Deep convolutional recurrent autoencoders for learning low-dimensional feature dynamics of fluid systems

Model reduction of high-dimensional dynamical systems alleviates computational burdens faced in various tasks from design optimization to model predictive control. One popular model reduction approach is based on projecting the governing equations onto a subspace spanned by basis functions obtained from the compression of a dataset of solution snapshots. However, this method is intrusive since the projection requires access to the system operators. Further, some systems may require special treatment of nonlinearities to ensure computational efficiency or additional modeling to preserve stability.

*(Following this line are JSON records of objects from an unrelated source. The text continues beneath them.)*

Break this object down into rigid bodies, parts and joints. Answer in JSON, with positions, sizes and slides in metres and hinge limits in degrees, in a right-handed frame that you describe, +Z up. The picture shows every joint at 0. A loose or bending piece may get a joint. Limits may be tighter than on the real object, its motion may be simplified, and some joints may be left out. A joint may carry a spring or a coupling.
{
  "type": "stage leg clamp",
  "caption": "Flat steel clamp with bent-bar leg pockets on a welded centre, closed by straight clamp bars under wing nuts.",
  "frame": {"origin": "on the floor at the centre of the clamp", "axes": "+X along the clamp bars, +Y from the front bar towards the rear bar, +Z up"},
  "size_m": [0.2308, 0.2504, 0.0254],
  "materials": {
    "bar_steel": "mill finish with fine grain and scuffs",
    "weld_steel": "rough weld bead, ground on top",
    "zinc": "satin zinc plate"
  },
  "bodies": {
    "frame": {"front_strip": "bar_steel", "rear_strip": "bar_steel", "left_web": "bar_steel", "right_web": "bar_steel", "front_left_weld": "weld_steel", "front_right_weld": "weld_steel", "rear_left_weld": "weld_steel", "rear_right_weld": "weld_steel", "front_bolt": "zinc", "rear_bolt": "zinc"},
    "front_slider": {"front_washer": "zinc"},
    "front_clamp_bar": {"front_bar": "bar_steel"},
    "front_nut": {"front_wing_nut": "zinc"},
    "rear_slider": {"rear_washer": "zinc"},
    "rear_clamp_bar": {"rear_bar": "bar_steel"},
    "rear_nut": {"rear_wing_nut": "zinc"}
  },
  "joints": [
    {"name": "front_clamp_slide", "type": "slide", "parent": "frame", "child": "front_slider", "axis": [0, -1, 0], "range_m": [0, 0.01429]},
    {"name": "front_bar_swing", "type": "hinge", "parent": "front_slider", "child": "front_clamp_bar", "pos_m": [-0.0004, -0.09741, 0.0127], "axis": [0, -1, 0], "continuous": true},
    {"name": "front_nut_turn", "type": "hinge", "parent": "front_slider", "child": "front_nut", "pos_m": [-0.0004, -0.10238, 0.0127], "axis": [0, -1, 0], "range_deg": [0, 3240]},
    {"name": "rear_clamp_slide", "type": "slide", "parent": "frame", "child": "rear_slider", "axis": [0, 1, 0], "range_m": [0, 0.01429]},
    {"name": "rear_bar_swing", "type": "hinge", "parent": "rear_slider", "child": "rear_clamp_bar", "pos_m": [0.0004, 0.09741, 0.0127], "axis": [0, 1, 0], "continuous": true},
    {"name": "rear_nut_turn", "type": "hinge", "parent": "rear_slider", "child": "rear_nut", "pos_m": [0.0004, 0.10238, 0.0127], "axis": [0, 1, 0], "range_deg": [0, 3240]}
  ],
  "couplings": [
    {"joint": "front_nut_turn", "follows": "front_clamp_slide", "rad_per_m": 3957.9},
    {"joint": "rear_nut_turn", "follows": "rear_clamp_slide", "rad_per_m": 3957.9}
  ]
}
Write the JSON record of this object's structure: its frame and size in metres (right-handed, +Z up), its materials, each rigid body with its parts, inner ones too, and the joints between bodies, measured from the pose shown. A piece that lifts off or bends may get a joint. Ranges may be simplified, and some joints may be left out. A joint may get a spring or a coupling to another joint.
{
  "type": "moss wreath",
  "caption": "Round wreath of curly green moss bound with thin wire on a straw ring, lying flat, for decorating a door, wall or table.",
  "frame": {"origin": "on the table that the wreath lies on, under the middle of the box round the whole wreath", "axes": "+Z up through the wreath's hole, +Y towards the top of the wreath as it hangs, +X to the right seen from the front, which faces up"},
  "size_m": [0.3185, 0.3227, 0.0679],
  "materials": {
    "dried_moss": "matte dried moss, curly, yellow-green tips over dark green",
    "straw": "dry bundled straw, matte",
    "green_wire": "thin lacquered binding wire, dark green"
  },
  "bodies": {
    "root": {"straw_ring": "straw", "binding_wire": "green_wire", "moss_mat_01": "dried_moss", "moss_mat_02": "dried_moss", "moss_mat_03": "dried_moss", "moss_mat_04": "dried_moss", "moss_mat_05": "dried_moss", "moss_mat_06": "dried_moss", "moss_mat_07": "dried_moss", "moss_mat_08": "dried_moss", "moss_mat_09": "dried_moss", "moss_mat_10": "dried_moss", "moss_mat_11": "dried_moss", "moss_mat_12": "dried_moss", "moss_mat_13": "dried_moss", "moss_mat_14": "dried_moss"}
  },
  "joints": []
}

In this work we propose a deep learning-based strategy for nonlinear model reduction that is inspired by projection-based model reduction where the idea is to identify some optimal low-dimensional representation and evolve it in time. Our approach constructs a modular model consisting of a deep convolutional autoencoder and a modified LSTM network. The deep convolutional autoencoder returns a low-dimensional representation in terms of coordinates on some expressive nonlinear data-supporting manifold. The dynamics on this manifold are then modeled by the modified LSTM network in a computationally efficient manner. An offline unsupervised training strategy that exploits the model modularity is also developed. We demonstrate our model on three illustrative examples each highlighting the model's performance in prediction tasks for fluid systems with large parameter-variations and its stability in long-term prediction.